Volevano uccidere anche la speranza di Renata Laqueur | Recensione

Volevano uccidere anche la speranza: di Renata Laqueur | Recensione

Volevano uccidere anche la speranza è un romanzo dell’autrice Renata Laqueur edito da Newton Compton.

Trama

«Il 15 marzo 1944, la ventiquattrenne Renata Laqueur venne deportata con il marito nel campo di concentramento di Bergen-Belsen, nella Bassa Sassonia, dopo aver già trascorso un anno in altri lager. I due rimasero a Bergen-Belsen fino all’aprile del 1945, quando furono liberati dall’Armata Rossa. 
Durante i lunghi, terribili mesi trascorsi nel campo, Renata tenne un diario della prigionia, un diario che non prova solo quanto la giovane fosse dotata nella scrittura, ma che rappresenta la testimonianza e soprattutto la volontà di affrontare e sconfiggere l’orrore del lager attraverso la potenza delle parole e della narrazione».

Volevano uccidere anche la speranza: la terribile realtà dei campi di concentramento

«Man mano che ci avvicinavamo alla frontiera, pensavo all’altro viaggio… come allora avevo messo un bigliettino in mano all’autista (scritto alle spalle della mia guardia verde), con il testo Tornerò», è quanto si legge in un passaggio del libro. Volevano uccidere anche la speranza rappresenta perfettamente il concetto del ritorno, dell’esserci in tutto e per tutto, senza distinzioni e senza limiti spazio-temporali.
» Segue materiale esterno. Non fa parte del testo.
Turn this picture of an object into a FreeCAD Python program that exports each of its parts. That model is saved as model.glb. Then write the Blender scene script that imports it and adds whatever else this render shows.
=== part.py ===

Un romanzo che ri-torna in mente, anche una volta terminato, scandendo i confini di una narrazione perfettamente costruita, coinvolgente ed intensa; non usa giochi di parole l’autrice, mescolando elementi e dettagli che donano spessore al libro.
È come se Volevano uccidere anche la speranza fosse una configurazione di quanto è avvenuto, descritto con coscienza e conoscenza, attraverso un percorso narrativo fatto da personaggi ben scanditi, con una propria personalità.

Descrivere la miseria dei campi di concentramento non è semplice, soprattutto romanzare la storia di ciò che è stato, diventa piuttosto complicato. Il “rischio” è quello di imbattersi in una successione cronologica di eventi, che denotano la storia, ma non la realtà di quanto è successo.
Ciò che più colpisce è la sensibilità che l’autrice non trattiene, tra le righe si percepisce tutta la sua emozione per quanto sta scrivendo e che inevitabilmente coinvolge emotivamente il lettore.
Arrivare al cuore delle persone non è facile, in particolar modo farlo attraverso un romanzo, quindi con la scrittura, può essere davvero complicato.

Solo il ricordo permette di prevenire e in questo caso la speranza è un modo per non dimenticare ciò che è successo.
L’autrice Renata Laqueur riesce a mescolare parole e sofferenza, ma anche coraggio, paragonando i viaggi in treno del passato, con quello descritto.
Tanti i dettagli presenti nella narrazione, dall’odore del carbone, al vento che taglia il viso, ma anche i boschi, le pianure e poi la desolazione dei campi.
Tutto è descritto quasi come se fosse normale, proprio come i campi di concentramento di allora, dove “Nulla stupisce e nulla sorprende”, così come scrive l’autrice.

Volevano uccidere anche la speranza è stato definito dai critici letterari un vero e proprio “diario” che con durezza e vivacità narrativa, riesce ad entrare nel cuore dei lettori.

La storia confluirà in un finale all’altezza del romanzo, che saprà dargli “onore”, sottolineando la grande sensibilità dell’autrice ed il tocco sopraffino e delicato al tempo stesso, con il quale tocca e tratta di un argomento così delicato.